Audi’s Sport program gives deliberate progression to taking to the track. By the time we hit lunch — escorted in Audi’s swank S8 to Park 121 — I’m feeling prepared for the hot laps that follow. So far, the day has been education. When we return to the track, it’s time to begin driving.
All three cars — the S4, S5, and TTS — are given track time, and there’s ample time to get the adrenaline rush going. The first few laps consist of concentration, but by the third or fourth lap, the body begins to anticipate what it will accomplish with the car. My vision starts to lead. My hands begin to follow. At the end of the second lap session, I’ve seen speeds north of 110 mph — on a track that’s given to turns, not straightaways.

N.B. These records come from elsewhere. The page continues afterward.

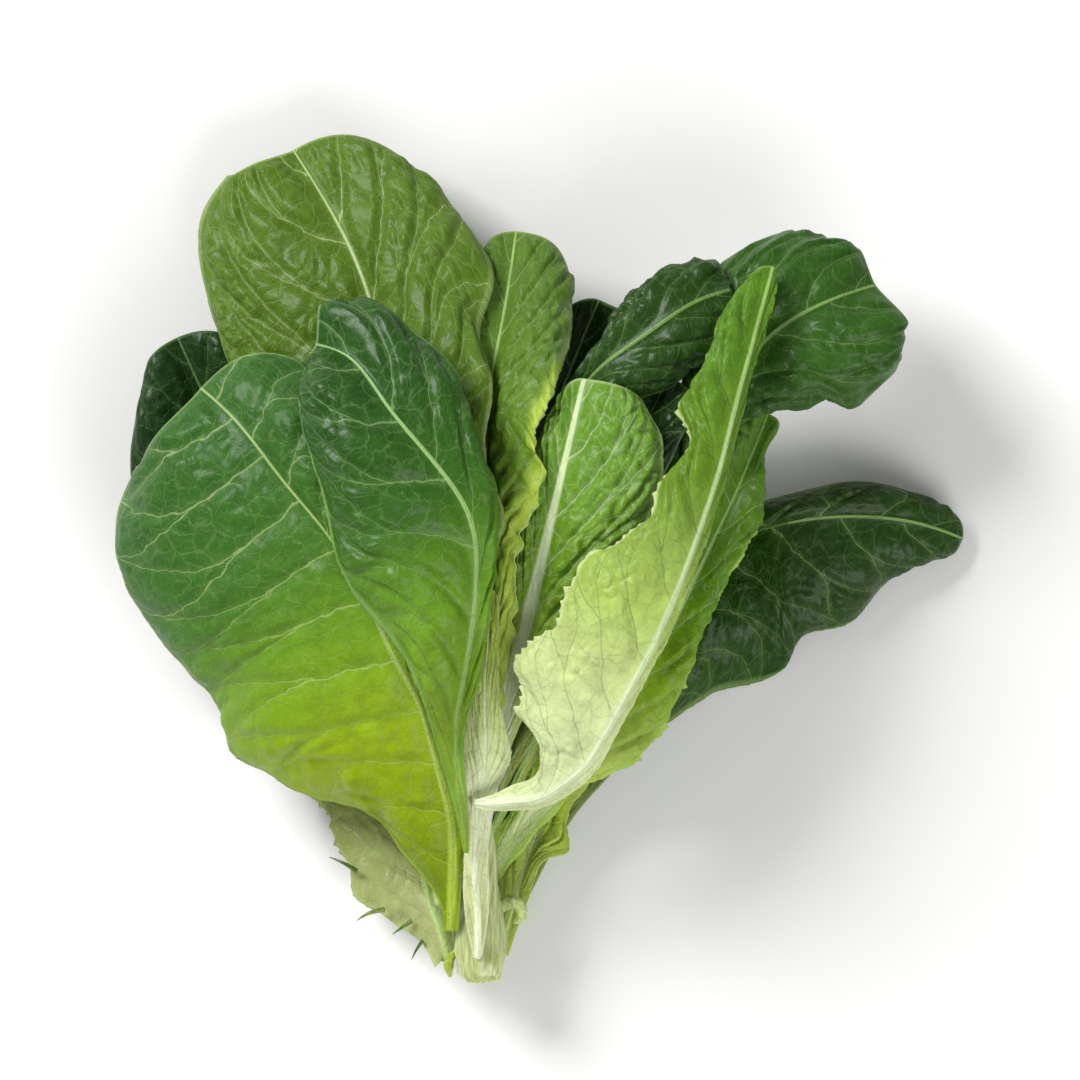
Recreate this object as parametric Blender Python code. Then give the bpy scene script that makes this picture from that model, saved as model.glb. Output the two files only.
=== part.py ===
"""Romaine lettuce head, cut and lying on its side: a short stem with sixteen loose leaves.

The head lies along +Y with its cut end at low Y and its leaves fanned out over X. +Z is up.
Each leaf is a thin waved blade on a thick rib. Its middle surface is spanned between three curves,
the left margin, the midrib and the right margin, by a formula of two numbers: u, from -1 at the
left margin over 0 at the midrib to 1 at the right margin, and v, from 0 at the base to 1 at the tip.
The leaves are laid one on another in list order. A leaf that would pass through what lies under it
is raised over it, as it would come to rest there.
"""

from dataclasses import dataclass
import math

import bmesh
import bpy
import numpy as np

MM = 0.001

# Leaf sizes are measured in millimetres from the foot of the stem, and the finished head is moved
# so that the middle of the flat spot that it rests on is at the origin.
REST_SPOT = (12.0, 125.0)

# Blade and rib
BLADE = 0.9  # thickness of a blade
RIB_SHARE = 0.8  # share of a rib's height that stands out of the leaf's back
RIB_TAPER = 1.4  # how fast a rib thins towards the tip
RIB_HALF_WIDTH = 7.0  # at the base
RIB_TIP_HALF_WIDTH = 2.5
TIP_ROUNDNESS = 0.97  # a tip's outline is almost a quarter of an ellipse on each side
CROWN_SKEW = 1.25  # puts the highest line of each half a little nearer to its margin
TOOTH_REACH = 5  # how fast a tooth's push fades inwards from the margin
MARGIN_SHIFT = 0.31  # share of a wave by which the two margins' ruffles are out of step
ROOMY = 16.0  # half width from which a blade has its full crown and ruffles
RIB_FIT = 0.5  # a rib is never wider than this share of the blade
RIB_ROOMY = 8.0  # half width from which a blade has its full rib
SAMPLES = 240  # along a curve
FIRST_READING = 4  # places first read on a curve, for each one kept

# Lines along a blade, closer by the rib
ACROSS = np.array((-1.0, -0.74, -0.44, -0.17, 0.0, 0.17, 0.44, 0.74, 1.0))

# Laying the leaves on each other
CELL = 2.0  # side of a cell of the height map
MAP_LOW = (-150.0, -30.0)
MAP_CELLS = (190, 190)
CLEARANCE = 0.9  # between two leaves
PRESSED = 1.5  # how far the lowest leaf is pressed flat by the head's weight
FINER = 10  # steps inside a grid cell when two leaves are compared
SETTLING_ROUNDS = 60
SLACKNESS = 0.93  # how quickly a raised leaf comes down again beside what raised it

# Stem
STEM_FOOT = (9.0, 1.0, 19.0)
STEM_TOP = (9.0, 64.0, 44.0)
STEM_RADII = (8.5, 9.5, 9.0, 7.8, 6.6, 5.5, 4.5, 3.0)  # from the cut end to the growing tip
STEM_SIDES = 14
STEM_RIDGE = 0.05  # depth of the leaf scars, as a share of the radius
STEM_RIDGES = 5
STEM_RIDGE_TURN = 2.4  # radians from ring to ring
SHARP_ANGLE = math.radians(50)
LEAF_ROUGHNESS = 0.45

GREENS = {
    "dark": (0.03, 0.10, 0.03),
    "green": (0.09, 0.22, 0.03),
    "light": (0.28, 0.45, 0.08),
    "pale": (0.62, 0.70, 0.36),
    "stem": (0.70, 0.72, 0.48),
}


@dataclass
class Leaf:
    """One leaf, in millimetres. Curves run from base to tip; crowns and teeth are given at base, middle and tip."""

    name: str
    tone: str
    midrib: tuple
    left: tuple  # margin
    right: tuple
    crown_left: tuple = (0, 5, 3)  # how far each half swells towards the near side
    crown_right: tuple = (0, 5, 3)
    rib: float = 4.5  # height of the rib at the base
    back_up: bool = False  # the ribbed back is the near side
    ruffle: float = 2.5  # height of the waves at the margin
    waves: float = 4.0
    phase: float = 0.0
    teeth: int = 8  # along each margin
    tooth_left: tuple = (0, 0, 0)  # depth of the teeth
    tooth_right: tuple = (0, 0, 0)


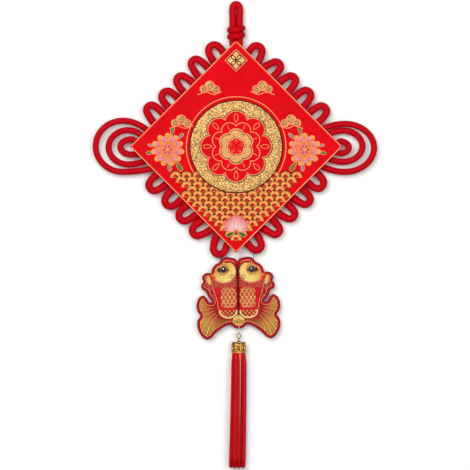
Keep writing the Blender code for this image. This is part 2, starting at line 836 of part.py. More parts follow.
def build_cap():
    """A hollow cap with square shoulders, open below, with a hole for the stem."""
    hole = STEM_R + GAP
    inner = CAP_R - CAP_WALL
    turned("tassel_cap", [
        (hole, CAP_TOP_Z),
        (CAP_R - CAP_SHOULDER, CAP_TOP_Z),
        (CAP_R - CAP_CORNER_WIDE, CAP_TOP_Z - CAP_CORNER_TALL),
        (CAP_R, CAP_TOP_Z - CAP_SHOULDER),
        (CAP_R, CAP_FOOT_Z),
        (inner, CAP_FOOT_Z),
        (inner, CAP_TOP_Z - CAP_SHOULDER),
        (inner - CAP_CORNER_WIDE, CAP_TOP_Z - CAP_WALL - CAP_CORNER_TALL),
        (CAP_R - CAP_SHOULDER, CAP_TOP_Z - CAP_WALL),
        (hole, CAP_TOP_Z - CAP_WALL),
        (hole, CAP_TOP_Z),
    ], GILT_CAP)


def lock_routes():
    """The tassel's locks, on rings, straight down with a slight flare and drift."""
    top = CAP_FOOT_Z - GAP - SKIRT_TALL / 2
    routes = []
    for ring, (radius, count) in enumerate(LOCK_RINGS):
        for number in range(count):
            angle = 2 * math.pi * (number + 0.5 * (ring % 2)) / count
            short = LOCK_UNEVEN * (0.5 + 0.5 * math.sin(2.4 * number + 1.7 * ring)) ** 2
            foot = TASSEL_FOOT_Z + short
            route = []
            for step in range(LOCK_STEPS + 1):
                share = step / LOCK_STEPS
                reach = radius * MM * (1 + TASSEL_FLARE * share)
                drift = TASSEL_X + TASSEL_DRIFT * share ** 1.5
                spot = (drift + reach * math.cos(angle), reach * math.sin(angle))
                route.append((Vector((spot[0], spot[1], top + (foot - top) * share)), 1.0))
            routes.append(route)
    return routes


def build_tassel():
    head_top = CAP_TOP_Z - CAP_WALL - 2 * GAP
    skirt_top = CAP_FOOT_Z - GAP
    head = turned("tassel", [
        (0.0, head_top),
        (HEAD_R - HEAD_CORNER, head_top),
        (HEAD_R, head_top - HEAD_CORNER),
        (HEAD_R, skirt_top),
        (SKIRT_R, skirt_top),
        (SKIRT_R, skirt_top - SKIRT_TALL),
        (0.0, skirt_top - SKIRT_TALL),
    ], TASSEL_SILK, 24)
    locks = curve_to_mesh(curve_of_tubes("locks", lock_routes(), LOCK_R, 0, None))
    add_boolean(head, make_cutter(locks), "UNION")


build_cord()
build_board()
build_face_design()
build_pendant()
build_threads()
build_eye()
build_cap()
build_tassel()
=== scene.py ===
"""The looks of a Chinese knot hanging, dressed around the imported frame.

Metres, +Z up. The face looks along -Y. Places on the board are given across and up
from the board's centre, and places on the pendant from a point in its seam, in mm.
"""

import math
import random

import bpy
import numpy as np
from mathutils import Matrix, Vector
from mathutils.geometry import delaunay_2d_cdt


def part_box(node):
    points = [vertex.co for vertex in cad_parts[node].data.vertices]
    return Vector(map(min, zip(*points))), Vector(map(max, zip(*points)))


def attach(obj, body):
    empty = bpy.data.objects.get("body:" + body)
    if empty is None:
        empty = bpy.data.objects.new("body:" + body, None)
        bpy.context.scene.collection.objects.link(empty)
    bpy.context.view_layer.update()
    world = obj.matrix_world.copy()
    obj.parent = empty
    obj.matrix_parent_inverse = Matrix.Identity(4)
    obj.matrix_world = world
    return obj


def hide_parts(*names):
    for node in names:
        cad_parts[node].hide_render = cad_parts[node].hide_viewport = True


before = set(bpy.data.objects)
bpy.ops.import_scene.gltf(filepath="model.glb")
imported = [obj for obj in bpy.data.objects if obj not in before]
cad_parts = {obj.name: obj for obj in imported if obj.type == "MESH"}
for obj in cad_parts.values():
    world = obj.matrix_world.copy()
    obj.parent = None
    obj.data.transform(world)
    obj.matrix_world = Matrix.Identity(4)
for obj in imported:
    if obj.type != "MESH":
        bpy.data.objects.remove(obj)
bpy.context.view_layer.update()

MM = 0.001
GAP = 0.3 * MM

# The cord. Its loops are thicker here than the part's
CORD_R = 4.25 * MM
LOOP_R = 5.0 * MM
LATTICE_R = 3.4 * MM
LAYER = LATTICE_R + 0.5 * GAP
PAIRS = 7
PAIR_STEP = 28.5 * MM
STRAND_STEP = 8.7 * MM
FLAT_HALF = 7.2 * MM
CHANGE_STEP = 3.3 * MM
CORNER_REACH = 1.5 * MM
CORD_SIDES = 16
CORD_RING_STEP = 2.4 * MM

# The board
BOARD_SIDE = 200 * MM
BOARD_HALF = BOARD_SIDE / 2
CENTRE_DROP = 186 * MM
BOARD_CORNER = BOARD_SIDE / math.sqrt(2)
BOARD_FRONT_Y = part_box("face_board")[0].y

# How far the strands lean and lie aside
FALLING_SLANT = 3.3 * MM
RISING_SHIFT = 3.05 * MM

# For each pair, the crossing after which its two strands change places
FALLING_CHANGES = {0: 3, 1: 1, 2: 4, 3: 2, 4: 3, 5: 4}
RISING_CHANGES = {1: 3, 2: 2, 3: 4, 4: 1}

# Edge loops from the upper end of each edge down: lean, reach and half width, in mm
LOOPS = {
    "upper_left": [(-4.0, 18.9, 8.2), (-1.3, 22.5, 7.1), (0.0, 20.5, 7.2),
                   (0.0, 19.6, 8.2), (-1.5, 21.2, 7.2)],
    "upper_right": [(-5.0, 16.6, 7.8), (2.0, 19.5, 7.0), (0.4, 20.5, 7.1),
                    (-0.4, 21.1, 7.4), (1.2, 21.2, 7.5)],
    "lower_left": [(-2.0, 20.5, 8.0), (0.0, 20.2, 8.1), (-2.3, 20.9, 7.8),
                   (-4.8, 22.2, 7.4), (9.0, 19.0, 8.1)],
    "lower_right": [(-0.7, 18.7, 8.3), (-2.0, 21.3, 7.4), (-2.4, 20.5, 7.4),
                    (-1.7, 21.2, 6.9), (4.0, 18.3, 7.5)],
}
FIRST_LOOP_STRAND = {"upper_left": 1, "upper_right": 1, "lower_left": 3, "lower_right": 3}
HEAD_STEPS = 5
LEG_PINCH = 0.9 * MM
SHOULDER_STEP = 7 * MM

# Ears, outermost first: centre across and up, half width, half height, where the legs
# pass the board's upper and lower edge, all in mm, and the steps round the ear
EARS = {
    "left": [
        (-150.8, 0.8, 36.5, 34.1, 32.0, 40.6, 12),
        (-143.5, -0.4, 26.5, 22.9, 21.3, 26.8, 10),
        (-140.1, 0.0, 14.4, 10.1, 10.7, 14.0, 8),
    ],
    "right": [
        (145.2, -1.3, 38.7, 32.0, 34.7, 37.2, 12),
        (142.5, 0.9, 25.9, 20.9, 24.2, 23.0, 10),
        (138.5, -0.7, 12.0, 8.1, 7.5, 10.2, 8),
    ],
}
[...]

A couple times the car gets loose on the corners — coming in too fast, or just a victim of, as Sakowizc calls it, “the good ol’ centrifugal force”. But I learn and adjust. After the last hot laps, Sakowizc gives a final revisit to what we’ve covered for the day, then sends me on my way. I don’t drive an Audi on the normal road, and I don’t think the speeds I saw will match this training for quite some time. But the program did one thing exceptionally well: it brought a novice race driver into the realm of competence. It also, as a collateral advantage, sold the idea that a street-equipped car can go real fast, real quickly, and be a hell of a lot of fun to drive. And for a journalist who fears heel-toe downshifts and off-camber turns, this is where I proved that speed goes both to the cerebral type as much as the lionhearted.